The spool tension knob is the small dial on the same side as the handle, right next to the star drag. It controls how freely the spool spins.

  1. Tie on the lure you plan to throw.
  2. Hold the rod out at the 2 o’clock position with the lure hanging about a foot below the rod tip.
  3. Press the thumb bar to release the spool and let the lure fall.
  4. Adjust the knob until the lure falls slowly to the ground and the spool stops on its own, or with the barest little overrun, the moment the lure lands.

If the lure drops like a rock and the spool keeps spinning after it lands, tighten the knob. If the lure barely moves, loosen it. Beginners should start a touch tight and loosen as their thumb improves.

Step 2: Set the Brakes

Brakes apply resistance throughout the cast, with the most effect at the start when the spool spins fastest. There are two common systems:

  • Magnetic brakes use an external dial, usually numbered, on the side plate. Higher numbers mean more braking.
  • Centrifugal brakes use small pins or weights inside the side plate that you turn on or off by hand.

Start with brakes set high, around 70 to 80 percent of maximum, or with most of the centrifugal pins engaged. You will sacrifice a little distance, but you will throw cleanly while you learn. As your thumb gets better, back the brakes off in small steps for more distance.

The Casting Motion

With the reel set up, the cast itself is straightforward. The key is a smooth, controlled motion rather than a hard, jerky snap.

  1. Grip and load. Hold the rod with the reel facing up and your thumb resting lightly on the spool. Let the lure hang six to twelve inches below the rod tip.
  2. Press the thumb bar. Push the bar to disengage the spool, keeping your thumb pressed down so the spool cannot move yet.
  3. Bring the rod back. Move the rod to roughly the 1 o’clock position over your shoulder, loading the blank with the weight of the lure.
  4. Sweep forward smoothly. Bring the rod forward in one fluid motion, aiming at your target.
  5. Release at the right moment. As the rod passes the 11 o’clock position, lift your thumb just enough to let line flow. Releasing too late drives the lure into the water in front of you; releasing too early sends it skyward.

Aim for a flat, level trajectory toward your target. A high, looping cast catches wind and slows the lure quickly, which invites backlash.

Master the Thumb

Your thumb is the most important brake on the reel, because it reacts instantly to what you see and feel. The mechanical brakes and tension knob are your safety net; the thumb is the precision control.

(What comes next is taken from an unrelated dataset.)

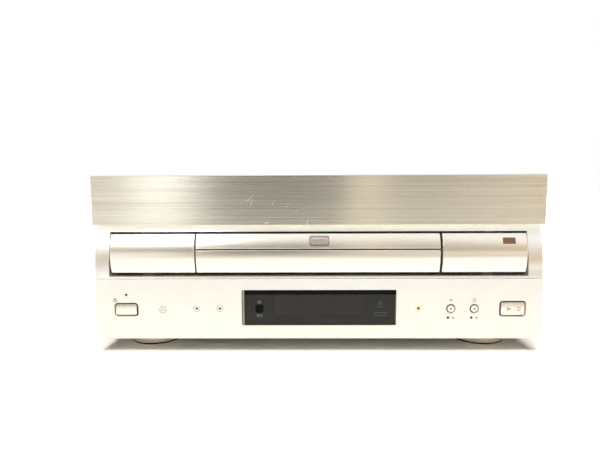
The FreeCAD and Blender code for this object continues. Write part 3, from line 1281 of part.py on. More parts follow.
def main():
    os.makedirs("parts", exist_ok=True)
    node("upper_front_panel", upper_front_panel())
    node("fascia_moulding", fascia_moulding())
    node("lower_front_panel", lower_front_panel())
    node("display_window", display_window())
    node("display_tube", display_tube())
    node("display_board", display_board())
    node("remote_sensor", remote_sensor())
    node("power_button", square_button(*square_buttons()[0]))
    node("play_button", square_button(*square_buttons()[1]))
    node("small_tray_button", round_button(*round_buttons()[0]))
    node("large_tray_button", round_button(*round_buttons()[1]))
    node("indicator_lights", indicator_lights())
    node("tact_switches", tact_switches())
    node("left_switch_board", side_board(-SIDE_BOARD_END, WINDOW_LEFT - SIDE_BOARD_GAP))
    node("right_switch_board", side_board(WINDOW_RIGHT + SIDE_BOARD_GAP, SIDE_BOARD_END))

    node("large_tray", large_tray())
    left_x = -CENTRE_HALF - LEFT_SEAM
    right_x = CENTRE_HALF + RIGHT_SEAM
    node("left_door_face", door_face(-DOOR_HALF, left_x, DOOR_BOTTOM, DOOR_TOP))
    node("right_door_face", door_face(right_x, DOOR_HALF, DOOR_BOTTOM, DOOR_TOP))
    node("lower_door_face", door_face(-CENTRE_HALF, CENTRE_HALF, DOOR_BOTTOM, SPLIT_Z))
    node("small_tray", small_tray())
    node("small_tray_face", door_face(-CENTRE_HALF, CENTRE_HALF, SPLIT_Z + SPLIT_GAP, DOOR_TOP))
    node("badge_plate", badge())

    node("mechanism_chassis", mechanism_chassis())
    node("right_tray_guide", tray_guide())
    node("left_tray_guide", mirror_x(tray_guide()))
    node("drive_gear", drive_gear())
    node("motor_pulley", motor_pulley())
    node("loading_belt", loading_belt())
    node("loading_motor", loading_motor())
    node("pickup_base", pickup_base())
    node("rubber_dampers", dampers())
    node("pickup_shafts", pickup_shafts())
    node("sled_screw", sled_screw())
    node("sled_motor", sled_motor())
    node("pickup_carriage", pickup_carriage())
    node("objective_lens", objective_lens())
    node("spindle_motor", spindle_motor())
    node("turntable", turntable())
    node("clamp_bridge", clamp_bridge())
    node("clamp_pin", clamp_pin())
    node("clamp_arm", clamp_arm())
    node("clamper", clamper())

    side_screws = cover_screws()
    back_screws = rear_screws()
    node("base_chassis", take(base_chassis(), side_screws + back_screws))
    node("top_cover", take(top_cover(), side_screws))
    node("rear_panel", take(rear_panel(), back_screws))
    node("cover_screws", group(side_screws))
    node("rear_screws", group(back_screws))
    node("feet", group([foot(x, y) for x, y in foot_places()]))
    node("foot_pads", group([foot_pad(x, y) for x, y in foot_places()]))
    node("foot_screws", group([foot_screw(x, y) for x, y in foot_places()]))
    node("phono_jacks", group([phono_jack(x, z) for x, z in jack_places()]))
    node("signal_jacks", group([signal_jack(x, z) for x, z in signal_places()] + [optical_jack()]))
    node("mains_inlet", mains_inlet())
    node("main_board", circuit_board(MAIN_X, MAIN_Y))
    node("main_board_chips", chips())
    node("power_board", circuit_board(SUPPLY_X, SUPPLY_Y))
    node("power_capacitors", capacitors())
    node("heat_sink", heat_sink())
    node("power_transformer", transformer())

    for name, shape in nodes.items():
        shape.exportStep("parts/" + name + ".step")
        solids = shape.Solids
        print(name, len(solids), round(sum(s.Volume for s in solids)), shape.isValid())
    print(len(nodes), "nodes")


main()
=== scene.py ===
import json
import math

import bmesh
import bpy
from mathutils import Matrix, Vector
from mathutils.bvhtree import BVHTree


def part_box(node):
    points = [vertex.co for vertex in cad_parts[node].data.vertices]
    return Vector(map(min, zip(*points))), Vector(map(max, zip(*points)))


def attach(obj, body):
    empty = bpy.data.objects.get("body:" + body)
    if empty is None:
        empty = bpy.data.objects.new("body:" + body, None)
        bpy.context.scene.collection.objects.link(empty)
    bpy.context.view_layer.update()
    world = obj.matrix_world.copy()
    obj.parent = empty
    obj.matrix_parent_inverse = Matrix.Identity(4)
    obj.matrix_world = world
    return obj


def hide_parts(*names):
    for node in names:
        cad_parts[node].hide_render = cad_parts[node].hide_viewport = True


# Finishes, small marks, fasteners and studio for the disc player. Metres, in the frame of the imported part:
# +X to the right of somebody facing the front, -Y the front, +Z up.

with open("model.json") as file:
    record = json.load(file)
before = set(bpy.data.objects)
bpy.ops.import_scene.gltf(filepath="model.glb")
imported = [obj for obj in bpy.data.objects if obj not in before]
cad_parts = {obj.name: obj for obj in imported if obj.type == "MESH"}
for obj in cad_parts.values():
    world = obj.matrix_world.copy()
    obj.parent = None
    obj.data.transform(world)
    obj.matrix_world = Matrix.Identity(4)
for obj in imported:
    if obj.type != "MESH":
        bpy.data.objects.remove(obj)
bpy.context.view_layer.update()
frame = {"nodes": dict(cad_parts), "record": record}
NODES = frame["nodes"]
SLOT_OF = {part["node"]: part["material_slot"] for part in frame["record"]["subparts"]}
MM = 0.001


def mm(*lengths):
    """Millimetres as metres."""
    return tuple(length * MM for length in lengths)


# Camera, as measured from the picture's straight edges
EYE = Vector((-0.01157, -0.65193, 0.16514))
LENS_MM = 29.17
FILM_MM = 36.0
CLIP_START = 0.01
YAW = math.radians(-0.63)
PITCH = math.radians(-5.495)
ROLL = math.radians(-0.225)

# Printing and trim
INK_THICK = 0.06 * MM
ROUND_STEPS = 48
FRONT = -1
REAR = 1
WELD = 1e-6
SHARP_ANGLE = math.radians(35)
BUTTON_SEEN = 1.0 * MM  # how much of a button's depth counts as its face

# Signs on the lower panel. A ring is given by its outer and inner radius, a bar by its left, right, low and
# high edge from the sign's place.
POWER_SIGN_IN, POWER_SIGN_UP = mm(0.85, 2.3)  # from the power button's left edge and top
POWER_RING = mm(1.8, 1.2)
POWER_BAR = mm(-0.28, 0.28, 0.0, 2.1)
DISC_SIGN_IN, DISC_SIGN_UP = mm(63.5, 28.2)  # from the panel's left and lower edge
DISC_RIM, DISC_HUB = mm(3.5, 2.7), mm(1.4, 0.6)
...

  • During the cast, rest your thumb feather-light on the spool. Feel the line flowing off it. You are not pressing hard, just staying in contact.
  • In flight, apply a tiny bit of pressure if the spool starts to outrun the lure, especially if a gust of wind hits.
  • As the lure lands, press down firmly to stop the spool the instant the lure touches water. This single move, called thumbing the spool, prevents the majority of backlashes.

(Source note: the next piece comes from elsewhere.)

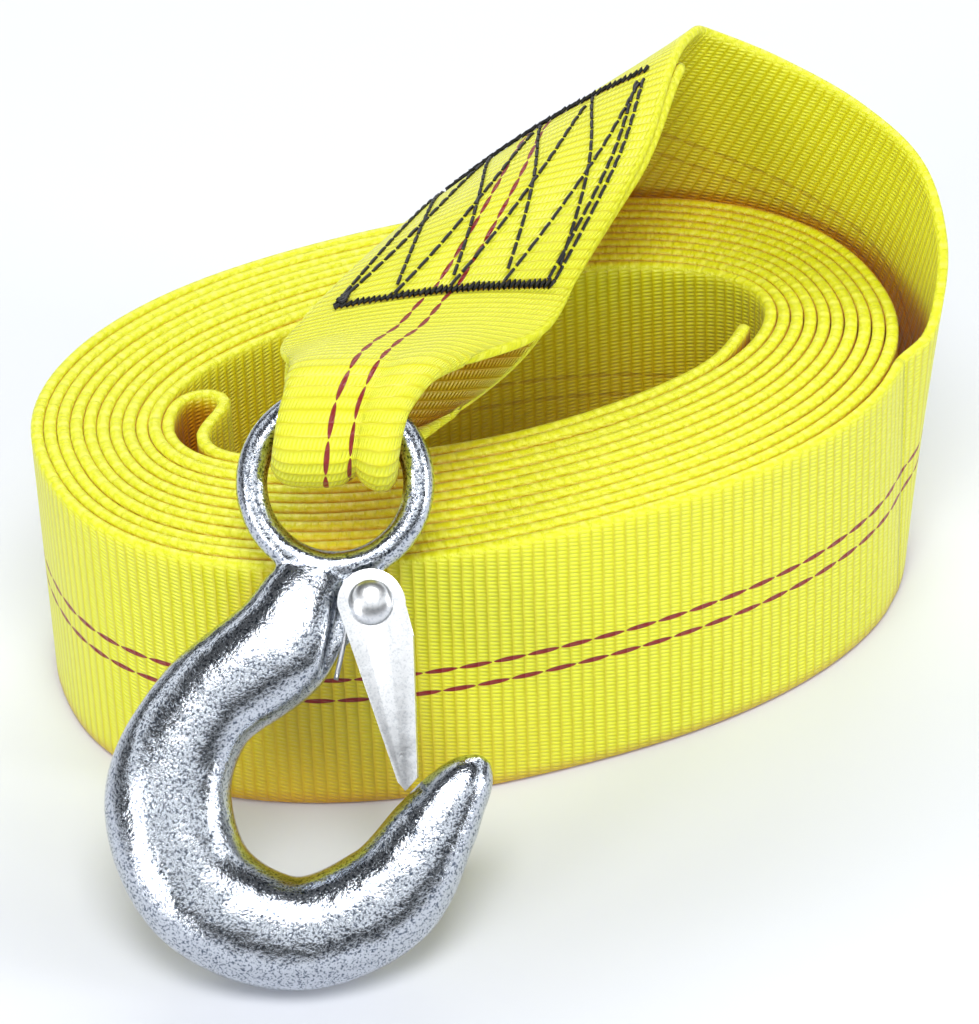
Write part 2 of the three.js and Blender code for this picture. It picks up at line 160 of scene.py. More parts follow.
# Turned about the ring's top bar: angle, radius, how far across, gather and fold depth
LOOP_ARC = [
    (-126, 7.2, 4.6, 0.7, 0.4),
    (-82, 8.6, 2.0, 0.9, 0.42),
    (-60, 10.1, 1.0, 0.97, 0.5),
    (-38, 11.9, 0.3, 1.0, 0.7),
    (-18, LOOP_RADIUS, 0, 1.0, 0.9),
    (0, LOOP_RADIUS, 0, 1.0, 1.0),
    (15, LOOP_RADIUS, 0, 1.0, 1.0),
    (31, LOOP_RADIUS, 0, 1.0, 0.8),
    (46, LOOP_RADIUS, 0, 0.9, 0.6),
]
LOOP_RETURN = [((5, 11.4, -16), 0.55, 0.3), ((10, 19.4, -19.5), 0.22, 0.2)]

# How the gathered webbing folds: place in the width, then its offset across and outwards
GATHER = [
    (-25, -1.5, -4.4),
    (-19.5, -6.8, -4.0),
    (-15, -9.3, -1.9),
    (-11, -8.0, 0.1),
    (-5, -3.4, 0.6),
    (0, 0.9, 0.3),
    (4, 3.4, -1.4),
    (8, 5.3, 0.5),
    (12, 7.9, 1.4),
    (16.5, 9.3, -1.2),
    (21, 7.6, -3.9),
    (25, 4.2, -4.6),
]

rng = np.random.default_rng(7)


# Smooth curves through points

def spline(points, per_span, centripetal=True):
    """Catmull-Rom curve through rows of points, with the given number of steps in each span."""
    p = np.asarray(points, float)
    p = np.vstack([2 * p[0] - p[1], p, 2 * p[-1] - p[-2]])
    out = []
    for i in range(1, len(p) - 2):
        p0, p1, p2, p3 = p[i - 1:i + 3]
        if centripetal:
            spans = ((p0, p1), (p1, p2), (p2, p3))
            d0, d1, d2 = (max(np.linalg.norm(b[:3] - a[:3]), 1e-9) ** 0.5 for a, b in spans)
            d1 = d1 if d1 > 1e-3 else 1.0
            d0 = d0 if d0 > 1e-3 else d1
            d2 = d2 if d2 > 1e-3 else d1
            t1 = d1 * ((p1 - p0) / d0 - (p2 - p0) / (d0 + d1) + (p2 - p1) / d1)
            t2 = d1 * ((p2 - p1) / d1 - (p3 - p1) / (d1 + d2) + (p3 - p2) / d2)
        else:
            t1, t2 = (p2 - p0) / 2, (p3 - p1) / 2
        t = np.linspace(0, 1, per_span, endpoint=False)[:, None]
        square = 3 * (p2 - p1) - 2 * t1 - t2
        cube = 2 * (p1 - p2) + t1 + t2
        out.append(p1 + t1 * t + square * t**2 + cube * t**3)
    out.append(p[-2][None])
    return np.vstack(out)


def even(rows, spacing):
    """Rows resampled evenly along the curve of their first three columns."""
    length = np.r_[0, np.cumsum(np.linalg.norm(np.diff(rows[:, :3], axis=0), axis=1))]
    count = max(3, int(round(length[-1] / spacing)) + 1)
    at = np.linspace(0, length[-1], count)
    return np.column_stack([np.interp(at, length, rows[:, k]) for k in range(rows.shape[1])])


def unit(v):
    return v / np.linalg.norm(v, axis=-1, keepdims=True)


def smoothstep(x, low, high):
    t = np.clip((x - low) / (high - low), 0, 1)
    return t * t * (3 - 2 * t)


# Frame of the hook's plane

def turn_x(degrees):
    c, s = math.cos(math.radians(degrees)), math.sin(math.radians(degrees))
    return np.array([[1, 0, 0], [0, c, -s], [0, s, c]])


def turn_z(degrees):
    c, s = math.cos(math.radians(degrees)), math.sin(math.radians(degrees))
    return np.array([[c, -s, 0], [s, c, 0], [0, 0, 1]])


PLANE_TURN = turn_z(HOOK_YAW) @ turn_x(HOOK_LEAN) @ turn_z(HOOK_ROLL)


def on_plane(point):
    return EYE_CENTRE + PLANE_TURN @ np.asarray(point, float)


# Stations of the strap. Columns: middle 0-2, across 3-5, gather 6, fold depth 7, arch 8, turn 9

def coil_point(degrees, turns_out):
    angle = math.radians(degrees)
    c, s = math.cos(angle), math.sin(angle)

    def oval(length, width, power):
        x = length * math.copysign(abs(c) ** (2 / power), c)
        y = width * math.copysign(abs(s) ** (2 / power), s)
        return x, y

    inner = oval(BORE_HALF_LENGTH, BORE_HALF_WIDTH, BORE_POWER)
    outer = oval(COIL_HALF_LENGTH, COIL_HALF_WIDTH, COIL_POWER)
    share = turns_out / TURNS
    x = inner[0] + (outer[0] - inner[0]) * share
    y = inner[1] + BORE_SHIFT_BACK + (outer[1] - inner[1] - BORE_SHIFT_BACK) * share
    return np.array([x, y, HALF])


def winch_end_points():
    step = 360 / STEPS_PER_TURN
    open_from = FOLD_ANGLE + FOLD_LENGTH_ANGLE
    points = []
    angle = CUT_ANGLE
    while angle > FOLD_ANGLE:
        opening = smoothstep(open_from - angle, 0, FOLD_LENGTH_ANGLE * 0.8) * FOLD_OPENING / LAYER_PITCH
        curl = smoothstep(angle, CUT_ANGLE - 3 * step, CUT_ANGLE) * CUT_CURL / LAYER_PITCH
        points.append(coil_point(angle, (angle - FOLD_ANGLE) / 360 - 1 - opening - curl))
        angle -= step
    outer_limb = coil_point(FOLD_ANGLE, 0)
    middle = (outer_limb + points[-1]) / 2
    across = points[-1] - middle
    forward = unit(coil_point(FOLD_ANGLE - 1, 0) - outer_limb) * np.linalg.norm(across)
    for turn in (36, 72, 108, 144):
        bend = math.radians(turn)
        points.append(middle + across * math.cos(bend) + forward * math.sin(bend))
    return points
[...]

This is the skill that takes practice. Tie on a casting plug or a sinker, head to an open yard or field, and make fifty casts focusing only on stopping the spool the moment the weight lands. Muscle memory builds fast.

Fixing a Backlash When It Happens

Even experienced anglers get the occasional bird’s nest. Most are easy to clear if you stay calm and do not yank on the line.

  1. Stop reeling. Pulling on a backlash only tightens the tangle.
  2. Thumb the spool and pull. Press your thumb on the line pile and pull the line off the front of the spool. Often the tangle pops loose with one or two gentle pulls.
  3. Pick at the loops. If it stays stuck, find the loop that is pulled tight and gently work it free with your fingers or a fingernail.
  4. Reel up and reset. Once the line runs free, reel in the slack, check for frays, and re-tie if the line looks damaged.

If a backlash is truly welded shut, it is faster to pull off and discard the damaged section than to fight it for ten minutes on the water.

Dial In the Right Gear

Setup and technique do most of the work, but your gear matters too.

  • Line. Monofilament is more forgiving than braid for beginners because it has more memory and is easier to pick out of a tangle. A 12 to 15 pound mono is a sound starting point.
  • Lure weight. Lures in the three-eighths to three-quarter ounce range are far easier to cast than tiny finesse baits. Learn on something with some heft.
  • Wind. Cast with the wind at your back when you can. Throwing into a headwind stalls the lure fast and is the single most common cause of backlash for newer casters.

Final Thoughts

Casting a baitcaster without backlash comes down to a simple chain: set the spool tension so the lure falls slowly, dial the brakes high while you learn, cast with a smooth level stroke, and thumb the spool the instant the lure lands. None of these steps is hard on its own, and together they make the bird’s nest a rare event rather than a constant frustration.

Give yourself an afternoon of hookless practice in the yard before you expect clean casts on the water. Loosen the brakes a little at a time as your thumb sharpens, and soon you will be reaching targets and working cover with a precision that makes the learning curve well worth it.